A Content record page from the Admin Relations Salesforce org.

If something may be interesting to an admin like you, we want to make sure we create content to support it. And our list of topics expands with every release, acquisition, and admin area of interest. That’s a lot of content across a lot of channels and a whole host of topics!

It’s also really important for our team to regularly review and analyze the content we publish. Reporting on our content gives us a clear picture of where we have good coverage and where we may need to create some new or similar content in a new channel.

We manage this process inside our very own Admin Relations Salesforce instance.

Junction objects for the win

First, a disclaimer: Where possible, we changed noninclusive terms to align with our company value of Equality. We maintained certain terms to avoid any effect on customer implementations.

Now, let’s discuss what a junction object is. According to Salesforce Help & Training:

“A junction object is a custom object with two master-detail relationships. Using a custom junction object, you can model a many-to-many relationship between two objects.”

Our team created a custom Topic object that relates to our custom Content object. And in between them, we created a custom junction object called Content Topic. Now, a single Topic record can be related to multiple Content records, and a Content record can be related to multiple Topic records. This is what it looks like in one of my favorite—and most underutilized—Salesforce tools, Schema Builder:

The Schema Builder canvas displaying the relationships between Content, Content Topic, and Topic objects.

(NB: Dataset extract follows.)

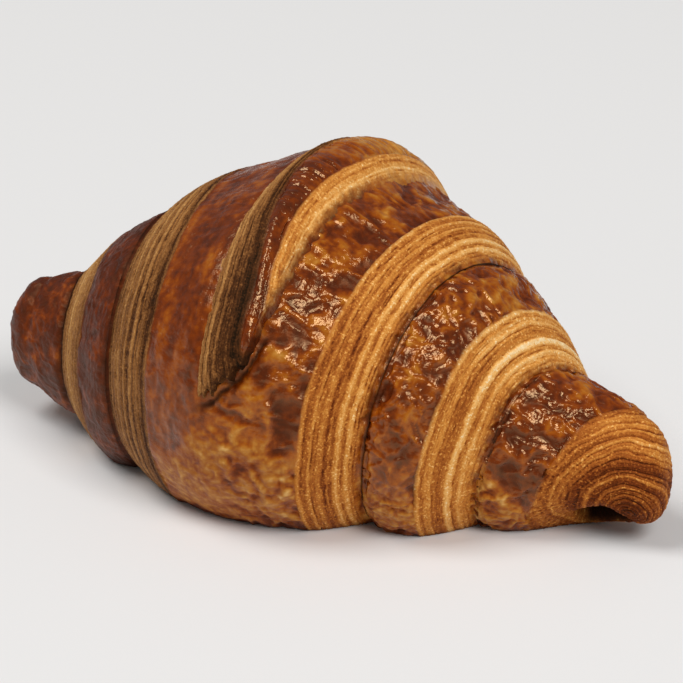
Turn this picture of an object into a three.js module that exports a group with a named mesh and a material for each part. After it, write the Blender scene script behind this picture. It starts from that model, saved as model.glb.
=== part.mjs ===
// A butter croissant: a triangle of laminated dough rolled up from its wide side and baked.
// The roll is one solid. Its skin steps down from the outermost wrap in the middle to the
// innermost one at the two tips, and each step is a slanted cut face of the rolled sheet.
// Millimetres, +Z up. X runs along the roll, the front faces -Y, and the origin is under
// the middle of the roll on the surface that it rests on.

import * as THREE from 'three';
import { mergeVertices } from 'three/addons/utils/BufferGeometryUtils.js';

// The roll as a whole
const LENGTH = 143;
const HALF_LENGTH = LENGTH / 2;

// Half of the roll's depth at places along it, and the length of the round nose at each tip
const HALF_DEPTH = [
  [-64, 9.5], [-55, 14], [-44, 21.9], [-32, 31], [-20, 36.7], [-8, 41.3], [4, 40.6],
  [16, 35.3], [28, 30.3], [40, 20.8], [50, 14.2], [58, 10.5], [65, 8.1],
];
const NOSE_LENGTH = 9.8;
const NOSE_ROUNDNESS = 2.6;

// Height of a section against its depth, in the middle and added at the tips
const ASPECT_MIDDLE = 0.87;
const ASPECT_TIP_EXTRA = 0.56;

// How much of a section's half height stands above the floor: the rest is pressed flat
const SIT_SHARE = 0.73;

// The tips rise off the floor and bow a little to the front
const LEFT_TIP_LIFT = 12.6;
const RIGHT_TIP_LIFT = 8.2;
const LEFT_NOSE_DROP = 6.4;
const RIGHT_NOSE_DROP = 4.2;
const TIP_BOW = -3.5;
const MIDDLE_SKEW = 4.5;

// Hollow under the front of the right tip, where the end of the roll hooks down
const HOOK_HOLLOW = { x: 56, angle: -0.95, depth: 3, halfLength: 7, halfAngle: 0.45 };

// Edges of the rolled sheet, from the middle outwards. Each has a crest, where the skin of
// its wrap ends, and a foot, where its cut face meets the next skin, as X at the very front.
const LEFT_EDGES = [
  { crest: -20.6, foot: -34.5, step: 3.3 },
  { crest: -43.8, foot: -52.6, step: 2.2 },
];
const RIGHT_EDGES = [
  { crest: 11, foot: 21, step: 3.3 },
  { crest: 31.4, foot: 40.1, step: 3.0 },
];
const END_EDGE = { crest: 52.2, step: 2.0 };

// The outermost wrap lies on the third one. Its cut faces change in width round the roll.
const OUTER_WRAP = { leftCrest: 0.1, rightCrest: -4.1, step: 3 };
const LEFT_CUT = { atFront: 10.3, perLean: -2.2, narrowest: 4 };
const RIGHT_CUT = { atFront: 0.6, perLean: 2.6, narrowest: 0.8 };

// The edges wind round the roll: their lean in mm per radian, and their bow in mm
const RIGHT_LEAN = 4.7;
const LEFT_LEAN = 1.4;
const EDGE_BOW = 1;
const BOW_CENTRE = 0.8;
const LEAN_CENTRE = 0.5;
const LEAN_FIRST = 1.55;
const LEAN_SECOND = 0.3;

// The outermost wrap is the triangle's point: it starts at the front, along a slanted end,
// and is tucked in under the roll
const POINT_X = -10.7;
const POINT_ANGLE = 0;
const POINT_SLANT = 0.045;
const POINT_FADE = 0.25;
const TUCK_ANGLE = 4.4;
const TUCK_FADE = 0.3;

// Shapes of a skin's rise and a cut face's fall, and the dip beside the outermost wrap
const SKIN_POWER = 2.5;
const CUT_POWER = 1.7;
const DIP = 0.4;
const DIP_WIDTH = 0.6;
const KNOB_BLEND = 10;

// Grid of the solid
const ANGLE_STEPS = 88;
const SMALLEST_GAP = 0.25;
const NOSE_TIP_GAP = 0.5;
const FRONT_UNDER = -Math.PI / 2;

const CRUST_COLOUR = 0xa85f22;

function clamp01(value) {
  return Math.min(Math.max(value, 0), 1);
}

function smooth(value) {
  const t = clamp01(value);
  return t * t * (3 - 2 * t);
}

// Smooth curve through [place, value] pairs, with the slope at a pair taken from both sides
function curveThrough(pairs, place) {
  const last = pairs.length - 1;
  let i = 0;
  while (i < last - 1 && place > pairs[i + 1][0]) {
    i += 1;
  }
  const rise = (k) => (pairs[k + 1][1] - pairs[k][1]) / (pairs[k + 1][0] - pairs[k][0]);
  const slope = (k) => {
    if (k === 0) return rise(0);
    if (k === last) return rise(last - 1);
    return (rise(k - 1) + rise(k)) / 2;
  };
  const width = pairs[i + 1][0] - pairs[i][0];
  const t = clamp01((place - pairs[i][0]) / width);
  const t2 = t * t;
  const t3 = t2 * t;
  return (2 * t3 - 3 * t2 + 1) * pairs[i][1] + (t3 - 2 * t2 + t) * width * slope(i)
    + (3 * t2 - 2 * t3) * pairs[i + 1][1] + (t3 - t2) * width * slope(i + 1);
}

// Angles run round a section: 0 at the front, a quarter turn at the top
function lean(angle) {
  const t = angle - LEAN_CENTRE;
  const atFront = LEAN_FIRST * Math.sin(LEAN_CENTRE) - LEAN_SECOND * Math.sin(2 * LEAN_CENTRE);
  return LEAN_FIRST * Math.sin(t) - LEAN_SECOND * Math.sin(2 * t) + atFront;
}

function rightLine(x) {
  return (angle) => x + RIGHT_LEAN * lean(angle) + EDGE_BOW * (1 - Math.cos(angle - BOW_CENTRE));
}

function leftLine(x) {
  return (angle) => x - LEFT_LEAN * lean(angle) - EDGE_BOW * (1 - Math.cos(angle - BOW_CENTRE));
}

function cutWidth({ atFront, perLean, narrowest }, angle) {
  return Math.max(atFront + perLean * lean(angle), narrowest);
}

// The four lines of the outermost wrap, from left to right
function outerLines() {
  const leftCrest = leftLine(OUTER_WRAP.leftCrest);
  const rightCrest = rightLine(OUTER_WRAP.rightCrest);
  return {
    leftFoot: (angle) => leftCrest(angle) - cutWidth(LEFT_CUT, angle),
    leftCrest,
    rightCrest,
    rightFoot: (angle) => rightCrest(angle) + cutWidth(RIGHT_CUT, angle),
  };
}

function skinRise(share, step) {
  return step * (0.5 - (1 - clamp01(share)) ** SKIN_POWER);
}

function cutFall(share, step) {
  return step * (0.5 - clamp01(share) ** CUT_POWER);
}

// Height of the outermost wrap over the one below it, from its crest down to its foot
function outerStep(share) {
  if (share <= 0) return 1;
  if (share <= 1) return 1 - (1 + DIP) * share ** CUT_POWER;
  return -DIP * (1 - clamp01((share - 1) / DIP_WIDTH));
}

function outerRise(x, angle) {
  const lines = outerLines();
  const left = lines.leftCrest(angle);
  const right = lines.rightCrest(angle);
  const share = Math.max(
    (x - left) / (lines.leftFoot(angle) - left),
    (x - right) / (lines.rightFoot(angle) - right),
  );
  const pointAngle = POINT_ANGLE + POINT_SLANT * (x - POINT_X);
  const there = smooth((angle - pointAngle) / POINT_FADE)
    * smooth((TUCK_ANGLE - angle) / TUCK_FADE);
  return there * OUTER_WRAP.step * outerStep(share);
}

// Steps of the inner wraps on one side: both edges are listed from the middle to the tip
function sideRise(x, angle, edges, line) {
  const [third, second] = edges;
  const between = (from, to) => (x - line(from)(angle)) / (line(to)(angle) - line(from)(angle));
  const onThird = between(third.crest, third.foot);
  const onSecondSkin = between(third.foot, second.crest);
  const onSecond = between(second.crest, second.foot);
  if (onThird < 0) return third.step / 2;
  if (onThird <= 1) return cutFall(onThird, third.step);
  if (onSecondSkin <= 1) return skinRise(onSecondSkin, second.step);
  if (onSecond <= 1) return cutFall(onSecond, second.step);
  return null;
}

function leftTipRise(x, angle) {
  const { foot, step } = LEFT_EDGES[1];
  const share = (leftLine(foot)(angle) - x) / KNOB_BLEND;
  return -step / 2 * (1 - clamp01(share)) ** 2;
}

function rightTipRise(x, angle) {
  const foot = rightLine(RIGHT_EDGES[1].foot)(angle);
  const crest = rightLine(END_EDGE.crest)(angle);
  if (x < crest) return skinRise((x - foot) / (crest - foot), END_EDGE.step);
  return END_EDGE.step / 2 * (1 - clamp01((x - crest) / (HALF_LENGTH - crest)));
}

function hookHollow(x, angle) {
  const { depth, halfLength, halfAngle } = HOOK_HOLLOW;
  const along = (x - HOOK_HOLLOW.x) / halfLength;
  const round = (angle - HOOK_HOLLOW.angle) / halfAngle;
  return depth * Math.exp(-along * along - round * round);
}

// Relief of the wraps: how far the surface stands above or below the plain body
function relief(x, angle) {
  const onRight = x > 0;
  const side = onRight
    ? sideRise(x, angle, RIGHT_EDGES, rightLine)
    : sideRise(x, angle, LEFT_EDGES, leftLine);
  const tip = onRight ? rightTipRise(x, angle) : leftTipRise(x, angle);
  const inner = side === null ? tip : side;
  return inner + outerRise(x, angle) - hookHollow(x, angle);
}

function liftAt(t) {
  return (t < 0 ? LEFT_TIP_LIFT : RIGHT_TIP_LIFT) * Math.abs(t) ** 3;
}

// Point of the surface at a place along the roll and an angle round it
function surfacePoint(x, angle) {
  const t = x / HALF_LENGTH;
  const noseStart = HALF_LENGTH - NOSE_LENGTH;
  const intoNose = clamp01((Math.abs(x) - noseStart) / NOSE_LENGTH);
  const round = (1 - intoNose ** NOSE_ROUNDNESS) ** (1 / NOSE_ROUNDNESS);
  const depth = curveThrough(HALF_DEPTH, x);
  const height = depth * (ASPECT_MIDDLE + ASPECT_TIP_EXTRA * t * t);
  const rise = relief(x, angle);
  const centreY = TIP_BOW * t * t + MIDDLE_SKEW * t * (1 - t * t);
  const noseDrop = (x < 0 ? LEFT_NOSE_DROP : RIGHT_NOSE_DROP) * intoNose * intoNose;
  const centreZ = height * SIT_SHARE + liftAt(t) - noseDrop;
  const y = centreY - (depth + rise) * round * Math.cos(angle);
  const z = centreZ + (height + rise) * round * Math.sin(angle);
  return new THREE.Vector3(x, y, Math.max(z, 0));
}

// Lines along which the surface bends: tip, crests and feet, each with the number of strips
// that lead to it from the line before
function bendLines() {
  const straight = (x) => () => x;
  const outer = outerLines();
  return [
    { line: straight(-HALF_LENGTH + NOSE_TIP_GAP), strips: 1 },
    { line: straight(-HALF_LENGTH + NOSE_LENGTH), strips: 4 },
    { line: leftLine(LEFT_EDGES[1].foot), strips: 3 },
    { line: leftLine(LEFT_EDGES[1].crest), strips: 2 },
    { line: leftLine(LEFT_EDGES[0].foot), strips: 3 },
    { line: leftLine(LEFT_EDGES[0].crest), strips: 4 },
    { line: outer.leftFoot, strips: 3 },
    { line: outer.leftCrest, strips: 3 },
    { line: outer.rightCrest, strips: 2 },
    { line: outer.rightFoot, strips: 2 },
    { line: rightLine(RIGHT_EDGES[0].crest), strips: 3 },
    { line: rightLine(RIGHT_EDGES[0].foot), strips: 4 },
    { line: rightLine(RIGHT_EDGES[1].crest), strips: 3 },
    { line: rightLine(RIGHT_EDGES[1].foot), strips: 4 },
    { line: rightLine(END_EDGE.crest), strips: 3 },
    { line: straight(HALF_LENGTH - NOSE_LENGTH), strips: 2 },
    { line: straight(HALF_LENGTH - NOSE_TIP_GAP), strips: 5 },
  ];
}

// Places of the grid's columns at one angle, kept in order from left to right
function columnsAt(angle, lines) {
  const bends = lines.map(({ line }) => line(angle));
  for (let i = 1; i < bends.length; i += 1) {
    bends[i] = Math.max(bends[i], bends[i - 1] + SMALLEST_GAP * lines[i].strips);
  }
  const columns = [bends[0]];
  for (let i = 1; i < bends.length; i += 1) {
    for (let k = 1; k <= lines[i].strips; k += 1) {
      columns.push(bends[i - 1] + (bends[i] - bends[i - 1]) * k / lines[i].strips);
    }
  }
  return columns;
}

// Closed surface: rings of columns round the roll, and one point at each tip
function makeRoll() {
  const lines = bendLines();
  const vertices = [];
  let columnCount = 0;
  for (let j = 0; j < ANGLE_STEPS; j += 1) {
    const angle = FRONT_UNDER + 2 * Math.PI * j / ANGLE_STEPS;
    const columns = columnsAt(angle, lines);
    columnCount = columns.length;
    columns.forEach((x) => vertices.push(surfacePoint(x, angle)));
  }
  const leftTip = vertices.push(surfacePoint(-HALF_LENGTH, 0)) - 1;
  const rightTip = vertices.push(surfacePoint(HALF_LENGTH, 0)) - 1;
  const faces = [];
  for (let j = 0; j < ANGLE_STEPS; j += 1) {
    const here = j * columnCount;
    const next = ((j + 1) % ANGLE_STEPS) * columnCount;
    faces.push(leftTip, here, next);
    faces.push(rightTip, next + columnCount - 1, here + columnCount - 1);
    for (let i = 0; i < columnCount - 1; i += 1) {
      faces.push(here + i, here + i + 1, next + i + 1);
      faces.push(here + i, next + i + 1, next + i);
    }
  }
  const geometry = new THREE.BufferGeometry().setFromPoints(vertices);
  geometry.setIndex(faces);
  return mergeVertices(geometry);
}

// The origin is moved under the middle of the roll's bounding box
function moveToOrigin(geometry) {
  geometry.computeBoundingBox();
  const box = geometry.boundingBox;
  const middle = box.getCenter(new THREE.Vector3());
  geometry.translate(-middle.x, -middle.y, -box.min.z);
  geometry.computeVertexNormals();
  return geometry;
}

const crust = new THREE.MeshStandardMaterial({
  color: CRUST_COLOUR, roughness: 0.4, metalness: 0,
});
const roll = new THREE.Mesh(moveToOrigin(makeRoll()), crust);
roll.name = 'croissant';

const croissant = new THREE.Group();
croissant.add(roll);

export default croissant;
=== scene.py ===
"""A baked butter croissant, made as nested wraps of laminated dough.

The roll lies along X and its front faces -Y. An angle round the roll starts at the front (0), goes
over the top (a quarter turn) and ends underneath. Lengths are in millimetres until a mesh is made.
"""

import logging
import math
from dataclasses import dataclass
from enum import Enum

import bpy
import numpy as np
from mathutils import Matrix, Vector


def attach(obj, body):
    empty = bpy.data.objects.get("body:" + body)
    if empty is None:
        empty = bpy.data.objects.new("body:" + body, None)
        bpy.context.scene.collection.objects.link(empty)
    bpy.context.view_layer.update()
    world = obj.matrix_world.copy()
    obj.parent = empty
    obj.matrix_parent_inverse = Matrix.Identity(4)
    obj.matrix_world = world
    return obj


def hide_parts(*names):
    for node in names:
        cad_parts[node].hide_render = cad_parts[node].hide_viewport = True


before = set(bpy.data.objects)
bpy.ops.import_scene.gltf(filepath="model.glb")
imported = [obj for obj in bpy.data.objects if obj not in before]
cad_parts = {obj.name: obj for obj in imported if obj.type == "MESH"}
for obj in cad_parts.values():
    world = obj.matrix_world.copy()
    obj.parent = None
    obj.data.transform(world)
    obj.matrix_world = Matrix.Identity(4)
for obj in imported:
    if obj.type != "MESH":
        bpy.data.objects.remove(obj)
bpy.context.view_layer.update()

log = logging.getLogger("croissant")
MM = 0.001


class Side(Enum):
    """The two sides of the roll, seen from its front."""

    LEFT = -1
    RIGHT = 1


class Zone(Enum):
    """What a column of the surface shows."""

    HIDDEN = 0
    SKIN = 1
    CUT = 2
    WALL = 3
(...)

Yeah, but why not a picklist?

Great question! And there’s a pretty simple answer. For this use case, picklists become a bottleneck. Remember, our list of topics is constantly growing and our team follows configuration best practices. It would take a lot of time for our SysAdmin to add new topics to a picklist, test, and deploy the changes.

What’s the benefit?

Creating and configuring a junction object is low effort and doesn’t take much time. When it’s all said and done, users (like me) can create new topic records as they need them. We can even do it right from the Content record page. Goodbye, bottleneck!

Adding a new Topic from the Content record page.

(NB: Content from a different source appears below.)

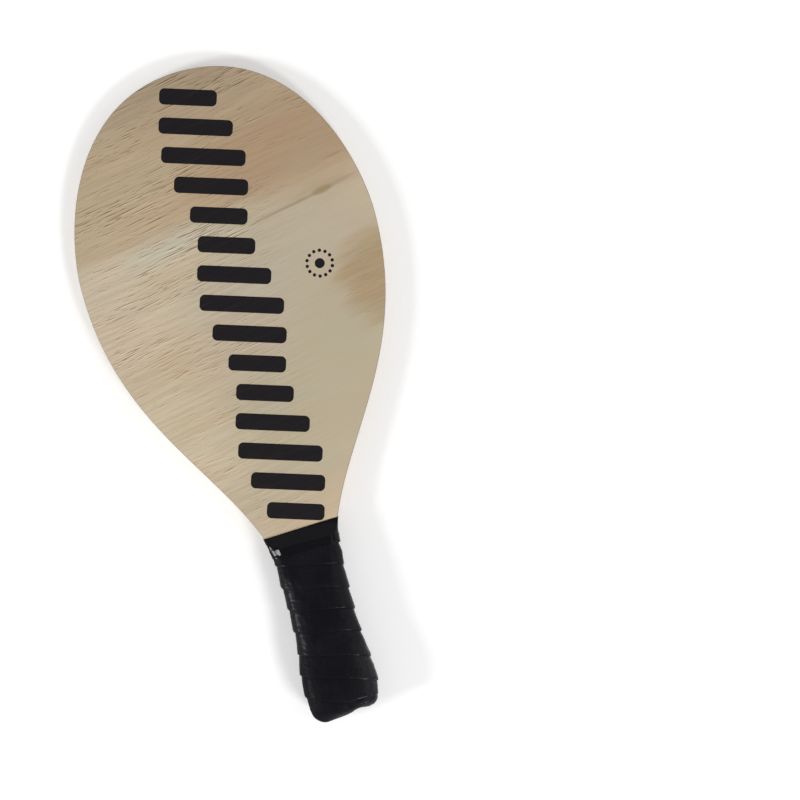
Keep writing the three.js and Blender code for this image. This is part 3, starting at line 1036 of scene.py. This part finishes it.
@dataclass
class BladePrint:
    """The ink on the front: a run of slanted rounded bars along the axis, and a ring of dots beside it."""

    top: float
    lift: float = 0.004 * MM
    film: float = 0.03 * MM
    bars: int = 15
    first_bar: float = -82 * MM
    pitch: float = 20.6 * MM
    bar_width: float = 11 * MM
    bar_length: float = 47 * MM
    length_swing: float = -10 * MM
    swing_bars: float = 5.0
    corner: float = 3.4 * MM
    corner_segments: int = 8
    slant: float = 17.0
    ring_centre: tuple[float, float] = (57.8 * MM, 75.8 * MM)
    ring_radius: float = 8.7 * MM
    ring_dots: int = 14
    dot_radius: float = 1.15 * MM
    core_radius: float = 3.4 * MM
    dot_sides: int = 32

    def bar(self, index: int) -> bpy.types.Object:
        """Cuts one bar at its place.

        Args:
            index: Its number from the handle up.

        Returns:
            The bar.
        """
        swing = math.cos(2 * math.pi * (index + 0.5) / self.swing_bars)
        half_length = (self.bar_length + self.length_swing * swing) / 2
        middle = Vector((0.0, self.first_bar + index * self.pitch, self.top + self.lift))
        Bench.clear()
        bpy.ops.mesh.primitive_plane_add(size=2.0, location=middle)
        piece = bpy.context.object
        bpy.ops.object.mode_set(mode="EDIT")
        bpy.ops.transform.resize(value=(half_length, self.bar_width / 2, 1.0), center_override=middle)
        bpy.ops.mesh.bevel(offset=self.corner, segments=self.corner_segments, affect="VERTICES")
        bpy.ops.transform.rotate(value=math.radians(self.slant), orient_axis="Z", center_override=middle)
        Bench.leave()
        return piece

    def disc(self, x: float, y: float, radius: float) -> bpy.types.Object:
        """Cuts one round dot.

        Args:
            x: Its middle across the blade.
            y: Its middle along the blade.
            radius: Its radius.

        Returns:
            The dot.
        """
        Bench.clear()
        place = (x, y, self.top + self.lift)
        bpy.ops.mesh.primitive_circle_add(
            vertices=self.dot_sides, radius=radius, fill_type="NGON", location=place
        )
        return bpy.context.object

    def joined(self, name: str, shapes: list[bpy.types.Object]) -> bpy.types.Object:
        """Joins flat shapes into one film of ink.

        Args:
            name: The film's name.
            shapes: The shapes.

        Returns:
            The film, with its place in its mesh.
        """
        Bench.pick(*shapes)
        bpy.ops.object.transform_apply(location=True, rotation=True, scale=True)
        bpy.ops.object.join()
        piece = bpy.context.object
        piece.name = piece.data.name = name
        Bench.thicken(piece, self.film)
        return piece

    def build(self) -> None:
        """Prints the bars and the ring of dots."""
        ink = InkFinish("printed_ink", Layer.FACE.value).material()
        bars = self.joined("blade_print", [self.bar(index) for index in range(self.bars)])
        Bench.dress(bars, ink, "face_veneer")
        x, y = self.ring_centre
        dots = [self.disc(x, y, self.core_radius)]
        for index in range(self.ring_dots):
            angle = 2 * math.pi * index / self.ring_dots
            across, along = self.ring_radius * math.cos(angle), self.ring_radius * math.sin(angle)
            dots.append(self.disc(x + across, y + along, self.dot_radius))
        Bench.dress(self.joined("dot_ring", dots), ink, "face_veneer")


@dataclass
class HandleCore:
    """What the winding hides: the two wooden scales and the foam sleeve over them."""

    shape: HandleShape
    start: float = 10.05 * MM
    sleeve_end: float = 112 * MM
    around: int = 96
    lines: int = 24

    def sleeve_point(self, along: float, across: float) -> Vector:
        """A point of the foam sleeve.

        Args:
            along: Share of the way round the handle.
            across: Share of the way out to the neck and back inside.

        Returns:
            The point.
        """
        s = self.shape
        share, outside = there_and_back(across, self.lines)
        station = lerp(self.start, self.sleeve_end, share)
        wall = s.sleeve(station) if outside else 0.0
        return s.offset_point(along * s.turn_steps, station, s.clearance + wall)

    def build(self) -> None:
        """Makes the sleeve and dresses the scales."""
        foam = FilmFinish("black_foam", (43, 43, 46), (58, 58, 60), 0.85, 0.1, 0.9, 0.8, 0.2).material()
        sleeve = Bench.wrap("foam_wrap", self.around, 2 * (self.lines + 1), 40, self.sleeve_point)
        Bench.dress(sleeve, foam, "foam", "foam_sleeve")
        wood = WoodFinish("scale_wood", 90.0, (190, 163, 122), (168, 138, 98), (128, 98, 66), roughness=0.6)
        made = wood.material()
        for node in ("front_handle_scale", "back_handle_scale"):
            scale = frame["nodes"][node]
            scale.data.materials.clear()
            scale.data.materials.append(made)
            LOG.info("%s keeps its shape and takes %s", node, wood.name)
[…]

This also shows us our related topics at a glance whenever we view a content record.

The Content record page with two topics: Admin Story and Salesforce on Salesforce.

Lastly, and perhaps more importantly, it gives us a powerful way to report. We can review our content by topic or vice versa, which is very useful. And we do this in our content dashboard for the year.

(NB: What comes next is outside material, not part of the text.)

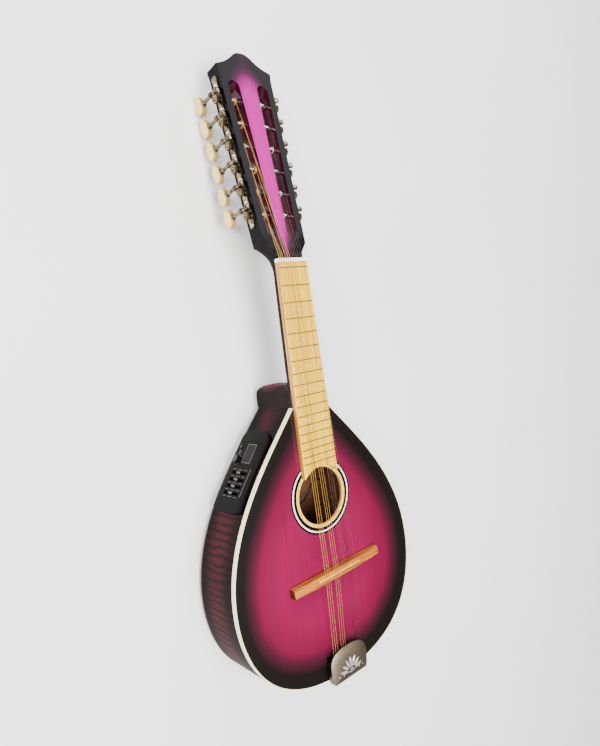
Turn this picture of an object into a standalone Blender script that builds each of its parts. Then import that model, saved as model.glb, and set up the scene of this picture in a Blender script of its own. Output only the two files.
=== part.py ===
"""Twelve-string mandolin: flat-backed teardrop body, slotted headstock, floating bridge, side preamp.

Everything is laid out in the instrument's own coordinates: the zero fret is Y = 0, the soundboard's
face is Z = 0, +X is the treble side and +Y runs towards the head. The empty named mandolin carries
them to the resting frame, where the instrument lies on its back on Z = 0. All sizes are in metres.
"""
import math

import bmesh
import bpy
from mathutils import Matrix, Vector

# Clearances
GAP = 0.0003
RUNNING_GAP = 0.0003

# Scale and frets
SCALE_LENGTH = 0.345
FRET_COUNT = 17
JOIN_FRET = 10


def fret_y(number):
    """Distance of a fret from the zero fret, towards the tail."""
    return -SCALE_LENGTH * (1 - 2 ** (-number / 12))


# The body starts at the fret where the neck joins it, and its pieces keep their distances from there
BODY_FRONT_Y = fret_y(JOIN_FRET)

# Body outline in plan, one half: two curve stretches from the heel to the tail
SHOULDER_HALF = 0.0246
SHOULDER_ANGLE = math.radians(40.45)
SHOULDER_PULL = 0.060
BODY_HALF = 0.1334
WIDEST_Y = BODY_FRONT_Y - 0.1968
UPPER_PULL = 0.0878
LOWER_PULL = 0.0533
TAIL_Y = BODY_FRONT_Y - 0.3211
TAIL_PULL = 0.1089
OUTLINE_STEPS = 12

# Body depth and plates
FRONT_DEPTH = 0.0640
TAIL_DEPTH = 0.0725
SOUNDBOARD_THICKNESS = 0.0030
BACK_THICKNESS = 0.0030
RIB_THICKNESS = 0.0022
BINDING_THICKNESS = 0.0012
BINDING_HEIGHT = 0.0054

# Soundhole and rosette
HOLE_Y = BODY_FRONT_Y - 0.1057
HOLE_RADIUS = 0.0329
ROSETTE_RADIUS = 0.0444
ROSETTE_THICKNESS = 0.0009
ROUND_STEPS = 32

# Blocks, linings and braces inside the body
NECK_BLOCK_LENGTH = 0.0236
TAIL_BLOCK_LENGTH = 0.0180
TAIL_BLOCK_HALF = 0.0300
LINING_THICKNESS = 0.0055
TOP_LINING_HEIGHT = 0.0077
BACK_LINING_HEIGHT = 0.0050
BRACE_WIDTH = 0.0080
BRACE_HEIGHT = 0.0090
TOP_BRACES_Y = (BODY_FRONT_Y - 0.0546, BODY_FRONT_Y - 0.1576, BODY_FRONT_Y - 0.2436)
BACK_BRACES_Y = (BODY_FRONT_Y - 0.1886, BODY_FRONT_Y - 0.2636)
BRACE_END_HEIGHT = 0.0035
BRACE_SCOOP_SHARE = 0.25

# Neck and heel
NUT_HALF = 0.0204
BOARD_FLARE = 0.01946
NECK_DEPTH_AT_NUT = 0.0140
NECK_DEPTH_AT_HEEL = 0.0155
NECK_ROUNDNESS = 2.3
NECK_SECTION_STEPS = 14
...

A dashboard component showing content breakdown by the contributor type.

Cool, right? Now go get started!

If you’ve never tried using a junction object for reporting, now’s the time! The applications are endless. In fact, if you’re looking for a practical use case, why not try the example from this Help article? Create a custom Bug object and a custom Bug Case junction object. The end result is that your users can submit a case if they have a Salesforce issue, and you can relate many cases to a single bug or many bugs to a single case.